Слепо, бессознательно, невольно, любит Огонь, а волею в сознании, в зрении, боится его; и это в нем, как все, — «являемое знамение», символ: между Водой и Огнем — такая для него несоединимость, непримиримость, как между Сыном и Духом; так же боится он Духа, как Вода — Огня.
Есть, конечно, и у Франциска то, что Иоахим называет «тайны постигающим разумом», mysticus intellectus, но в мере, не соответственной чувству постигающему тайны. Равновесие между чувством и разумом нарушено в нем, именно здесь, на последней, высшей точке зрячести, близости к Духу, — первой точке слепоты. Глянул «канатный плясун» слишком пристально вниз, — голова у него закружилась и, чтоб не упасть, закрыл глаза, — ослеп.
Здесь, может быть, и у Франциска нечто, подобное «бездне» Паскаля. — «Вера вас оглупит, abêtira». «Но этого-то я и боюсь». «Чего же? чтó вы потеряете?».

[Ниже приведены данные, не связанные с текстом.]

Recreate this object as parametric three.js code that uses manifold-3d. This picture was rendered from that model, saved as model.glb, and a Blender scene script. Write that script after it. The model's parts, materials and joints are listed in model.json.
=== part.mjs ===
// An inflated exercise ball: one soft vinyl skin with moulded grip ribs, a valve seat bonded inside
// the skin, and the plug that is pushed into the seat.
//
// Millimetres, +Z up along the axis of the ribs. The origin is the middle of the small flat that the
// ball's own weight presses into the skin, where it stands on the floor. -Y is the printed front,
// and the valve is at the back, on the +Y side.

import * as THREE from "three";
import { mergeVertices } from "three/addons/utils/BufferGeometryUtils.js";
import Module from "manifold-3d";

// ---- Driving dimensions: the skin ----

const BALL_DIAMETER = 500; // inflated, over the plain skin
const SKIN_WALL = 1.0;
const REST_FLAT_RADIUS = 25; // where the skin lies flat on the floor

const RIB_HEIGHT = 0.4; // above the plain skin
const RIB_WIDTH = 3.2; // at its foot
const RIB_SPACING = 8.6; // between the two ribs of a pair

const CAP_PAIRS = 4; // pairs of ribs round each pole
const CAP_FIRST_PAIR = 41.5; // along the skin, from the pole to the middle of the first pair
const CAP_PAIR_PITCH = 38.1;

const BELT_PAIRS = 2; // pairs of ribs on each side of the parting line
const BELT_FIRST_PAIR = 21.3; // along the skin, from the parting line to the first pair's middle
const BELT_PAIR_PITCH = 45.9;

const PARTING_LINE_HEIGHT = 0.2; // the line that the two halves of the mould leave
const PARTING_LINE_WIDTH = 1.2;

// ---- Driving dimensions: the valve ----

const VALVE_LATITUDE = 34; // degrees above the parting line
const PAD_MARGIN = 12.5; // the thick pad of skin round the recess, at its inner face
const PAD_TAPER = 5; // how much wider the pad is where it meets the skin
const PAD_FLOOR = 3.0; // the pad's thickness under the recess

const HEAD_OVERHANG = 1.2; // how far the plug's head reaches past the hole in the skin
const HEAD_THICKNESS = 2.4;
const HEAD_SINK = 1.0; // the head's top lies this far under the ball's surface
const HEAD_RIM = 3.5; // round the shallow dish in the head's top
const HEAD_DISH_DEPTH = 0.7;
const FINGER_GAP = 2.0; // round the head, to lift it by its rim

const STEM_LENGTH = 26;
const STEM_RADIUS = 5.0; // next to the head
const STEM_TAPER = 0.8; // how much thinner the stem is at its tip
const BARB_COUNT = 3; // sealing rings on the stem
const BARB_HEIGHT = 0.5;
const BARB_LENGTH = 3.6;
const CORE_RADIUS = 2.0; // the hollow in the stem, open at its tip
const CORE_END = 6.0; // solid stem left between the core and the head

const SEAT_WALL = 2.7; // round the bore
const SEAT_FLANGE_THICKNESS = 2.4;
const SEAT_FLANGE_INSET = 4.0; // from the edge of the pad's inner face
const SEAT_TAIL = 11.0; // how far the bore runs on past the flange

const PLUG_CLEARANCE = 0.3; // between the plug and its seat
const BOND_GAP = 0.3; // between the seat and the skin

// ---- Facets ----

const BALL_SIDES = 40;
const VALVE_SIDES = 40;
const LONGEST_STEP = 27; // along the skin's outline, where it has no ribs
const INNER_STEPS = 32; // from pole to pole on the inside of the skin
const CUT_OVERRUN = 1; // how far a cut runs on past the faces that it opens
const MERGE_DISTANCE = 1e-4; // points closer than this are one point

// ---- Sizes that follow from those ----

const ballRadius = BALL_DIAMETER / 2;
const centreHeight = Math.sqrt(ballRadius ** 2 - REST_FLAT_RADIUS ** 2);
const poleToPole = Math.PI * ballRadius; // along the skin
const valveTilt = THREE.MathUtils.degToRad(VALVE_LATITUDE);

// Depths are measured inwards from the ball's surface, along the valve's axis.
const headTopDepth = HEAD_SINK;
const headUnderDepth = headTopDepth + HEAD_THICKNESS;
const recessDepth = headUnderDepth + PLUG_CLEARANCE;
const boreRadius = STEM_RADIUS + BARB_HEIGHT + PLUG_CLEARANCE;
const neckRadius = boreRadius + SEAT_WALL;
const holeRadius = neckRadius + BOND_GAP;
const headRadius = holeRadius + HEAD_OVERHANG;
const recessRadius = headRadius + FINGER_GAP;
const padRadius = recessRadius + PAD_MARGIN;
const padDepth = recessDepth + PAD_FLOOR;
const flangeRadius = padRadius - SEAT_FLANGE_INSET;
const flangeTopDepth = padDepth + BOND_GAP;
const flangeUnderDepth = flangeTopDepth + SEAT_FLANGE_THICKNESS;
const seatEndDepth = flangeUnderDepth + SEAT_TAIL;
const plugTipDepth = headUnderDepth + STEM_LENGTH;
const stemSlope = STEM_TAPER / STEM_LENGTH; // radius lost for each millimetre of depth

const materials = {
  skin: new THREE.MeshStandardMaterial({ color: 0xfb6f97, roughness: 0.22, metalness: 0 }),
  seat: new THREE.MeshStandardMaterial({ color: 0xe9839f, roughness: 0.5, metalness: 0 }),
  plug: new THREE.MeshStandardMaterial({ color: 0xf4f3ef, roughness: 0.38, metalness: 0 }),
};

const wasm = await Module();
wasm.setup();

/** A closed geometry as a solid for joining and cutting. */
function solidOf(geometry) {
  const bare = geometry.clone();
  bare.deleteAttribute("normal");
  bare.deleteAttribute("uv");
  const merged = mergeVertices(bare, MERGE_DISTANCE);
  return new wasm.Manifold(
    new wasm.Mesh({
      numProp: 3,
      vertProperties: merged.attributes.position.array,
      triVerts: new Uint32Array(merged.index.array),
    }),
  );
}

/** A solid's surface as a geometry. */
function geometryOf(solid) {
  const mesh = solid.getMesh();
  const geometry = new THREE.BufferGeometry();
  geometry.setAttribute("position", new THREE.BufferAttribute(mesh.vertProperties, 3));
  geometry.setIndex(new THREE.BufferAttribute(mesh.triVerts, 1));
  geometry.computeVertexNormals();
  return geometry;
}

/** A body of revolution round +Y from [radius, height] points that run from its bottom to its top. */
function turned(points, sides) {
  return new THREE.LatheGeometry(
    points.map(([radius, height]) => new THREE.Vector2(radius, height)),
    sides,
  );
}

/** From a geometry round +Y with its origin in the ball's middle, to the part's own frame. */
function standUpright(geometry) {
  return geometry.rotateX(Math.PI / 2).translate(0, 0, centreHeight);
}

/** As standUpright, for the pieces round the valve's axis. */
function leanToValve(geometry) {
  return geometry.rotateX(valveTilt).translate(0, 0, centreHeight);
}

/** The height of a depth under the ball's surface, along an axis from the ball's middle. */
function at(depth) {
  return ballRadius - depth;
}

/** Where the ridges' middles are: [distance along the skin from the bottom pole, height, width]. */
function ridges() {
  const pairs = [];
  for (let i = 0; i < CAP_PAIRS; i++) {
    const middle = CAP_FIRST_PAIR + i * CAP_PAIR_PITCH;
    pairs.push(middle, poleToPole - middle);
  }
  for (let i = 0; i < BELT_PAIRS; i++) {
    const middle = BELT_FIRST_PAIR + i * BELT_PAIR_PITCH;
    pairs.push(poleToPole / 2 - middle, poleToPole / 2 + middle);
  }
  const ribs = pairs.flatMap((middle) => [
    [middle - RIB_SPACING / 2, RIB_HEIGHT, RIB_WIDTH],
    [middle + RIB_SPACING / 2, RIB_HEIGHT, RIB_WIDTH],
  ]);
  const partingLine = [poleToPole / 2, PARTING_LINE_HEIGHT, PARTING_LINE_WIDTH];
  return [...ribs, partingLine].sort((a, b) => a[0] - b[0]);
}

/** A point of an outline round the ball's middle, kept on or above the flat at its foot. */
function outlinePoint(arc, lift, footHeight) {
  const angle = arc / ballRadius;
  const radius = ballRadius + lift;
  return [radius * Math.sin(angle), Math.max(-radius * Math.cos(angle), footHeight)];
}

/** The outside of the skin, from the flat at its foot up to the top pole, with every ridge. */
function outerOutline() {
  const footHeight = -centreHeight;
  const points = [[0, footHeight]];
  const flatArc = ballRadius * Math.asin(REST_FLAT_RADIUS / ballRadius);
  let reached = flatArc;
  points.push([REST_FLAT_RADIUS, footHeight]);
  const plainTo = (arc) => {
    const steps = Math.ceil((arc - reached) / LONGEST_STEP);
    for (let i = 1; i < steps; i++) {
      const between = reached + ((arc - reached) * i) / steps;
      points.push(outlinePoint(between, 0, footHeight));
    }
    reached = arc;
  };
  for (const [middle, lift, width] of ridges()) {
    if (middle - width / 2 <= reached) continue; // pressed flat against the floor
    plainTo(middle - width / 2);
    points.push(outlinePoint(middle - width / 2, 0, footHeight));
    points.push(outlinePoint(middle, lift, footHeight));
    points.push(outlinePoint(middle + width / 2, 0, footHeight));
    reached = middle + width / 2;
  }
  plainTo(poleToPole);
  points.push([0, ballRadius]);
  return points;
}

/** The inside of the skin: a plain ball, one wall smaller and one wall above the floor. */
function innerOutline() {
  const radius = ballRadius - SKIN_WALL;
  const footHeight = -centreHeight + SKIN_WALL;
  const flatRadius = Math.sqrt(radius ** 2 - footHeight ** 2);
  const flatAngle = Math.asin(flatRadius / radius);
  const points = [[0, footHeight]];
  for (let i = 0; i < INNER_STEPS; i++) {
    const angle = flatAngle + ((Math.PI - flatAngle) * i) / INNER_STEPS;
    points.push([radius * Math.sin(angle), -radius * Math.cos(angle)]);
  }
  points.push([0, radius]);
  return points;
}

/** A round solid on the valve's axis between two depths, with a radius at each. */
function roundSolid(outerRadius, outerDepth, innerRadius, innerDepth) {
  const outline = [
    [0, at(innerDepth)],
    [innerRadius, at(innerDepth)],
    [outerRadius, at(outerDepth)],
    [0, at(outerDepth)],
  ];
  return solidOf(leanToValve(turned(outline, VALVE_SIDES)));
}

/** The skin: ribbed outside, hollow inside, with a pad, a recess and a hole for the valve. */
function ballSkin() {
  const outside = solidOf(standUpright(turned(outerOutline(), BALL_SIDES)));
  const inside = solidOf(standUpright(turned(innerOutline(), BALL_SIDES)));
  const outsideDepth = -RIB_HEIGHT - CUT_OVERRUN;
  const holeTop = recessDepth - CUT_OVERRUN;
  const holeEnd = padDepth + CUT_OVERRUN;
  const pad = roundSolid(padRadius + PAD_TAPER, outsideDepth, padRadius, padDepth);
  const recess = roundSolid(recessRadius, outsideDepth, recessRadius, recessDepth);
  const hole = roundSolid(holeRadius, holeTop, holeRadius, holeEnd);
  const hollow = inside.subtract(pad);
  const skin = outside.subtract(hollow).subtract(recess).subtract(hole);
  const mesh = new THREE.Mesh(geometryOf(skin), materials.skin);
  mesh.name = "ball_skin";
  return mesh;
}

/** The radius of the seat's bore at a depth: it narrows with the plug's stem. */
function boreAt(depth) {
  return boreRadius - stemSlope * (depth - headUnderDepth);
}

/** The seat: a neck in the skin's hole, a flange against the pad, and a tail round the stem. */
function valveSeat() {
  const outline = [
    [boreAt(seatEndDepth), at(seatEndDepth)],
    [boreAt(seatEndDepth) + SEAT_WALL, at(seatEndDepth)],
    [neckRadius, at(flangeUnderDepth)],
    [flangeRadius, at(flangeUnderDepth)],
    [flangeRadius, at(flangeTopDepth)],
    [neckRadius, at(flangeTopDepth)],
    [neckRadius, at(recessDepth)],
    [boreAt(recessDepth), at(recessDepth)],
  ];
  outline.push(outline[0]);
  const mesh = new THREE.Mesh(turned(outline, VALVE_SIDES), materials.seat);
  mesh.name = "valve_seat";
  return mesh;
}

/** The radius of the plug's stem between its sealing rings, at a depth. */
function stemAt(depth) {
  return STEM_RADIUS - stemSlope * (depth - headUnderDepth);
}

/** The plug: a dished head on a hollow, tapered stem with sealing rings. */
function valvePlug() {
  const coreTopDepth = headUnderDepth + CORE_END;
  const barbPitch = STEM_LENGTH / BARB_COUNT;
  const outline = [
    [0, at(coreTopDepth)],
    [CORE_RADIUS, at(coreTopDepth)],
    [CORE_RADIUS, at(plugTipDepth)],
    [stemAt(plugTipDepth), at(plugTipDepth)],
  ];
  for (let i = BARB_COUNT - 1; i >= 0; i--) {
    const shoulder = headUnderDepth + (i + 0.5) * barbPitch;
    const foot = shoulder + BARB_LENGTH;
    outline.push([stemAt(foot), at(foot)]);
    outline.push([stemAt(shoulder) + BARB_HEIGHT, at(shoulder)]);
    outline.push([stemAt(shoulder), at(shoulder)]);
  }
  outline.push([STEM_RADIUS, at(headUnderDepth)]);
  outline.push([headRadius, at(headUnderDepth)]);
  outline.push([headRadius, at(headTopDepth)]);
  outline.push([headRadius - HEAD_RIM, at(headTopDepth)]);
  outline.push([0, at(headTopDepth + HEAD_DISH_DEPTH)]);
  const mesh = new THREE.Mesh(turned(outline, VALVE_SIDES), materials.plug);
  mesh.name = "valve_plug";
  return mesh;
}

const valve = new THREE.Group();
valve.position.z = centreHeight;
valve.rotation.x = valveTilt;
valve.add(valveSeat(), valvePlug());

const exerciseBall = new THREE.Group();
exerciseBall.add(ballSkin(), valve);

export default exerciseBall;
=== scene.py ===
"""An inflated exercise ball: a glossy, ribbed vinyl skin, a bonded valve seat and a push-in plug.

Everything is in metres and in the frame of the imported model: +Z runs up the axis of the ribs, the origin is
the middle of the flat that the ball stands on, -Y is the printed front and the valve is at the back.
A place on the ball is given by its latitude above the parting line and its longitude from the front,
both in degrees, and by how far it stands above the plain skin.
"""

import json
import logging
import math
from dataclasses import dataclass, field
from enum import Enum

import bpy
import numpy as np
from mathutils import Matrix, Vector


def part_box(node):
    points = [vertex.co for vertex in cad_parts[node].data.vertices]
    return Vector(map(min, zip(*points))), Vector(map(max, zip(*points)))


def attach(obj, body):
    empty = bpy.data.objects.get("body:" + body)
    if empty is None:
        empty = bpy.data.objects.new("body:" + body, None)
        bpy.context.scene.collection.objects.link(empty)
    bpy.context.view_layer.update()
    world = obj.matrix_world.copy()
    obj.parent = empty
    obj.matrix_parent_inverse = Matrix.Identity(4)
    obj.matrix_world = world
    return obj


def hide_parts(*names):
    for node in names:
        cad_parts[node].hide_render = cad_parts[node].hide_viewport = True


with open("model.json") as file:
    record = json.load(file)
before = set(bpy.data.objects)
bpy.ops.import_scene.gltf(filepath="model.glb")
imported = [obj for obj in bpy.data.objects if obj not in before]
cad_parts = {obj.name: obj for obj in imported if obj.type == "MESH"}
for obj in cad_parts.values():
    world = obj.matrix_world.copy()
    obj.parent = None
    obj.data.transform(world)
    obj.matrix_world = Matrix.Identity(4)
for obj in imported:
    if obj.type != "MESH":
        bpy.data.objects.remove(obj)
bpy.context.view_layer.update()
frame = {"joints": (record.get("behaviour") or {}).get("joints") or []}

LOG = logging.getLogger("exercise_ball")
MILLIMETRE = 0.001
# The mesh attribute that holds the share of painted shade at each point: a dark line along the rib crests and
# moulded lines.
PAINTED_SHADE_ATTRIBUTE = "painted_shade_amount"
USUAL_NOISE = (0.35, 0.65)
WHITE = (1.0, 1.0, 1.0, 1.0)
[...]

Сложен и умен Паскаль; «прост и глуп» Франциск? Нет, не глуп, но так же, как Паскаль, «оглупляет» себя, закрывает глаза от страха, — слепнет. Птичке водяной говорит: «Лети на свободу без страха», а сам не хочет лететь, — боится свободы.
Истину познаете, и истина сделает вас свободными (Ио. 8, 32), — этим словом Господним благословляется знание, как путь к свободе. Грех св. Франциска — страх познания — страх свободы.